I don’t know half of you half as well as I should like; and I like less than half of you half as well as you deserve.
This weekend was really busy for me, and then I took some extra time on my Hugo review for The Left Hand of Darkness. The result was that I never was able to find the extra time to get around to my first post for the LOTR read along hosted by Book Snobbery. If you thought you knew anything about Middle-earth, you ought to check out SJ’s discussions. I mentioned that I’d be participating in this last week and though I’m behind on my first post, I’ve actually been able to keep up on the reading (and the singing) just fine. This week covers the Fellowship of the Ring chapters 1-6 and as usual with non-Hugos right now, I’m listening to the audiobook read by Stephen Fry. It’s a fairly good reading, but I think a goat could read LOTR and it would still be amazing (picture that). On to the discussion where I’ll start with a mash-up answer of SJ’s discussion topics because I can’t really do them all justice:
- First time readers – are you keeping up okay? Is everything fairly easy to follow so far, or are there things that need clarifying?

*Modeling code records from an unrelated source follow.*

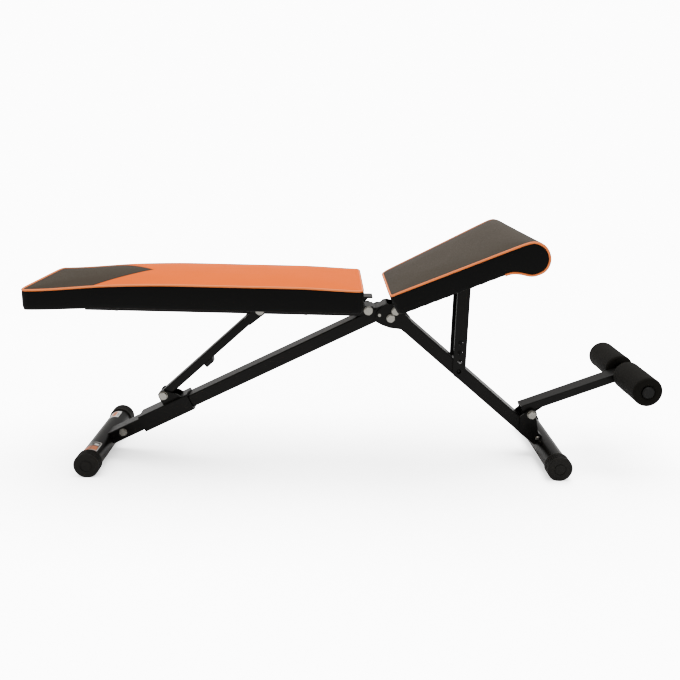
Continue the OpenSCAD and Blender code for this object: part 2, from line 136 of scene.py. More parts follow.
# ---------- meshes ----------
def linked(name, data):
    """A new object in the scene."""
    obj = bpy.data.objects.new(name, data)
    bpy.context.scene.collection.objects.link(obj)
    return obj


def piece(name, mesh, body, materials):
    """A finished object at the origin that rides on a body."""
    obj = linked(name, mesh)
    numbers = [face.material_index for face in mesh.polygons]
    mesh.materials.clear()
    for material in materials:
        mesh.materials.append(material)
    for face, number in zip(mesh.polygons, numbers):
        face.material_index = number
        face.use_smooth = True
    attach(obj, body)
    return obj


def mesh_from(bm, name):
    """Closes a bmesh into a mesh whose faces point outwards."""
    bmesh.ops.recalc_face_normals(bm, faces=bm.faces)
    mesh = bpy.data.meshes.new(name)
    bm.to_mesh(mesh)
    bm.free()
    return mesh


def evaluated_mesh(mesh, kind, **settings):
    """The mesh with one modifier applied."""
    scratch = linked("scratch", mesh)
    modifier = scratch.modifiers.new("step", kind)
    for key, value in settings.items():
        setattr(modifier, key, value)
    graph = bpy.context.evaluated_depsgraph_get()
    result = bpy.data.meshes.new_from_object(scratch.evaluated_get(graph))
    bpy.data.objects.remove(scratch)
    return result


def tube_along(points, radius, closed, name, ripple=0.0):
    """A round cord mesh that follows points, with ripples across it if asked."""
    curve = bpy.data.curves.new(name, "CURVE")
    curve.dimensions = "3D"
    curve.bevel_depth = radius
    curve.bevel_resolution = 4
    curve.use_fill_caps = True
    spline = curve.splines.new("POLY")
    spline.points.add(len(points) - 1)
    for k, (target, point) in enumerate(zip(spline.points, points)):
        target.co = (*point, 1.0)
        target.radius = 1 + ripple * math.sin(2.1 * k)
    spline.use_cyclic_u = closed
    scratch = linked("scratch", curve)
    mesh = bpy.data.meshes.new_from_object(scratch.evaluated_get(bpy.context.evaluated_depsgraph_get()))
    bpy.data.objects.remove(scratch)
    return mesh


def arc(cx, cy, radius, start, end, steps):
    """Points and outward directions on an arc, angles in degrees."""
    for k in range(steps + 1):
        a = math.radians(start + (end - start) * k / steps)
        out = Vector((math.cos(a), math.sin(a)))
        yield Vector((cx + radius * math.cos(a), cy + radius * math.sin(a))), out


def rise(edge):
    """How far an edge climbs."""
    return abs(edge.verts[0].co.z - edge.verts[1].co.z)


def rounded(bm, edges, offset, segments):
    """Rounds some edges of a blank."""
    bmesh.ops.bevel(bm, geom=edges, offset=offset, segments=segments,
                    profile=0.5, affect="EDGES", material=-1)


def smooth(t):
    """Eases from 0 to 1."""
    t = max(0.0, min(1.0, t))
    return t * t * (3 - 2 * t)


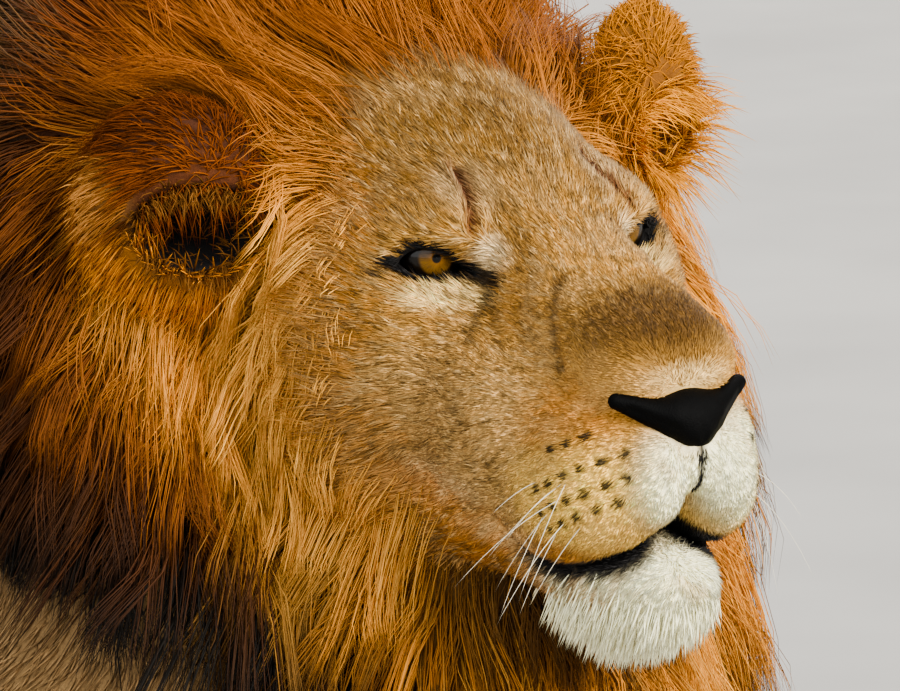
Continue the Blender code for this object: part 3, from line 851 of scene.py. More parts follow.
def face_colours(p):
    """Markings of the face: patches laid over one another, the same on skin and hair, with painted
    shadow under the jaw and painted shade along the folds and in the brow furrow.
    """
    place = from_eyes(p)
    side, forward, up = place.T
    colour = np.tile(linear(chosen("face_colour")), (len(p), 1))
    colour = paint(colour, 0.50 * step(-0.02, -0.07, up) * step(0.03, 0.06, side), GREY_TAN)
    colour = patched(colour, place, UPPER_PATCHES)
    colour = paint(colour, 0.85 * blob(place, *LEFT_PAD) * (p[:, 0] > 0), WHITE)
    colour = patched(colour, place, (LIP_PATCH,))
    bridge = blob(place, *BRIDGE_PATCH[2:])
    pad = blob(place, *PAD_PATCH[2:])
    under_cheek = np.maximum(*(blob(place, *patch) for patch in UNDER_CHEEK))
    colour = paint(colour, 0.90 * under_cheek, CHEEK_CREAM)
    colour = patched(colour, place, EYE_PATCHES)
    chin = step(-0.128, -0.138, up) * (1.0 - step(0.040, 0.060, side)) * step(0.045, 0.075, forward)
    jaw = union(p, JAW)
    upper = union(p, SKULL)
    below = 1.0 - step(0.0, 0.010, jaw - upper)
    # Painted shadow under the jaw, behind the chin.
    under_jaw_shadow = step(0.060, 0.030, forward) * step(-0.135, -0.150, up)
    colour = paint(colour, 0.85 * below * under_jaw_shadow, JAW_PAINTED_SHADOW)
    colour = paint(colour, 0.95 * chin * below, WHITE)
    edge = step(-20.0, -7.0, past_face(p) + 4.0 * wave(p, 0.02, 15, 2)) * step(0.060, 0.030, up)
    colour = paint(colour, 0.75 * edge, BORDER_GOLD)
    speck = wave(p, 0.0042, 11, 2)
    patchy = wave(p, 0.028, 12, 3)
    grey = (1.0 - step(0.06, 0.12, forward)) * (1.0 - 0.9 * np.maximum(pad, under_cheek))
    dark = step(0.05, 0.60, speck + 0.40 * patchy) * (0.18 + 0.82 * grey)
    colour = paint(colour, 0.78 * dark, SPECKLE)
    colour = paint(colour, 0.55 * step(0.10, 0.7, wave(p, 0.006, 14, 2)) * grey, PALE_SPECKLE)
    colour = paint(colour, 0.35 * step(0.05, 0.7, patchy) * (1.0 - bridge), SOFT_TAN)
    colour = paint(colour, 0.45 * bridge * step(-0.6, 0.4, speck), BRIDGE_SPECKLE)
    # Painted shade along the muzzle fold and the crease below the inner eye corner.
    lines = np.maximum(fold(side_view(p), *MUZZLE_FOLD, 0.0065),
                       0.8 * fold(side_view(p), *TEAR_FOLD, 0.0040))
    colour = paint(colour, 0.62 * lines * (side > 0.02), CREASE_PAINTED_SHADE)
    # Brow furrow: rust-brown, partly the coat's own rust and partly painted shade in the crease.
    brow = fold(front_view(p), *BROW_FOLD, 0.0066) * (forward > -0.03)
    colour = paint(colour, 0.95 * brow, BROW_RUST_AND_PAINTED_SHADE)
    colour = paint(colour, whisker_spots(place), DARK)
    colour = paint(colour, dark_edges(p), BLACK)
    near_lip = (1.0 - step(0.006, 0.018, upper)) * step(-0.004, 0.002, upper - jaw)
    near_lip = near_lip * step(0.05, 0.08, forward)
    colour = paint(colour, 0.75 * near_lip * step(-0.5, 0.6, speck), LIP_SHADE)
    reach = np.maximum(upper, jaw) - 0.004 * step(0.09, 0.13, forward)
    lip = (1.0 - step(0.0045, 0.0105, reach)) * step(0.045, 0.07, forward)
    colour = paint(colour, lip, BLACK)
    inside = blob(place, *MOUTH) * step(-0.001, 0.002, upper)
    colour = paint(colour, inside, BLACK)
    groove = 1.0 - step(0.0022, 0.0036, side + 0.0012 * step(-0.080, -0.096, up))
    groove = groove * (forward > 0.120) * (up < -0.066) * step(-0.112, -0.104, up)
    return paint(colour, groove, BLACK)


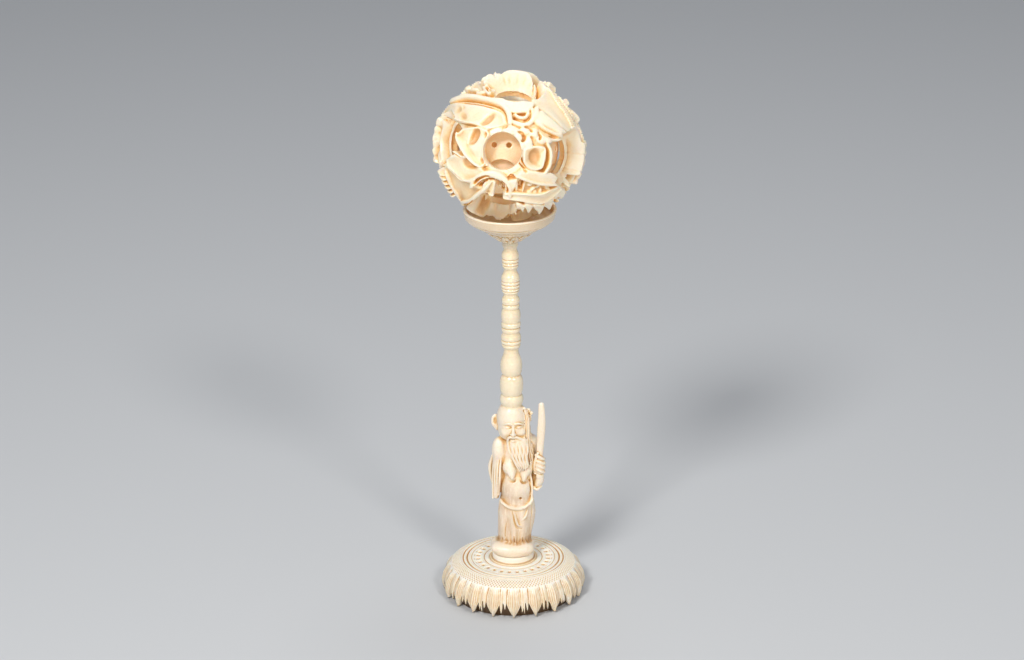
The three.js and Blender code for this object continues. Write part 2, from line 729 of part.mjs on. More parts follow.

- Also for first time readers – what could be keeping Gandalf? Any ideas or thoughts on why he hasn’t shown up again yet?
- Re-readers – Frodo’s dream in Crickhollow. I think the last time I read this, I was high on Silmarillion and had convinced myself that he was talking about Elwing’s tower lighthouse instead of Tower Hills. Now I can’t remember why I was so sure. Thoughts?
- Old Man Willow – related to Ents, Huorns or neither? Why?
- Um, did anyone else [fistpump] when they read this? : ”We are horribly afraid, but we are coming with you.” Man, these little hobbits. I get emotional every time. Am I the only one?
Sooo… I’m not a first time reader. I’ve read The Hobbit and the trilogy but nothing else (sadly). That was about 8 to 10 years ago though (aside from the Hobbit which I read a few months back), so I’m kind of supes out of it and my memories of the books tend to be more nostalgic and fuzzy than anything else. BUT, oh man, when I read these books for the first time it was like, like…THE BEST! I was hardcore into these books and I took them with me to my college classes and read every second I wasn’t taking notes. I remember reading The Lord of the Rings like the world was going to end if I took my eyes off the page. I remember staring at those maps for hours.
Tolkien makes Middle-earth not just a real place, but a real place from the very moment the book begins. His worldbuilding is poetic and intricate, but also natural and cozy. Is there anyone who has read any part of these books and not dreamed of being on in the shire and smoking pipe weed with Gandalf or drinking in the Green Dragon with the hobbits? If there is, tell me who they are and I will Orc-smash them.
|I bought this cheap copy when I was a poor|
college student. Please don't hate.
My introduction to LOTR actually came through my family. Of course I remember equal parts fear and wonder at the animated Hobbit when I was young, but my real introduction to Tolkien didn’t come till I was in college. My brothers and Dad had read the books and loved Peter Jackson’s Fellowship and whenever I visited home during summer or holiday breaks, every conversation and joke was infused with Middle-earth lore and incessant hobbitisms (a few YOU SHALL NOT PASS!es thrown in here and there too). I knew nothing about it but when they were being ridiculous, it was impossible to notice that I had been left out of something special.
Sidenote/confession: I had actually seen Jackson’s Fellowship by this time but it was one of the very first movies that I saw with my girlfriend at time (my wife and the mother of my child now :D) and I was apparently concentrating on other things than Frodo and Samwise because I had zero recollection of the story later! I’m hoping that the fact that we ended up married will allow me to get away with this oversight, though I’m not sure there is any logic behind that plea.
ANYWAY. Returning to SJ’s questions… When I finally started reading Fellowship, I was ALL IN! I had no trouble following along and I soaked up every little detail I could and I geeked-out over everything I could gladly. I remember my calendar above my bed in my college apartment even had significant events marked and circled when it was possible to determine a date.
I still love it this time around listening to the audiobooks on the way to work, though to skip ahead and answer the [fist-pump] question, I learned my lesson about wild gestures and hysterical laughing during my very dangerous commutes when I listened to The Lies of Locke Lamora recently and I’ve had to be more subdued or risk moto-destruction. Also, in college it probably wasn’t smart bringing LOTR into class no one was really going to say anything about it. Now, I’d probably be fired. Needless to say, I’ve toned it down a bit. I’ve also decided I’m not going to listen to the audiobooks for the next two books because I think there is something lost in the listening (a rare thing to hear me say).
Okay, that’s all I’ve got in me for now. Sorry I didn't get too deep into the actual substance. Erg. Frodo Lives!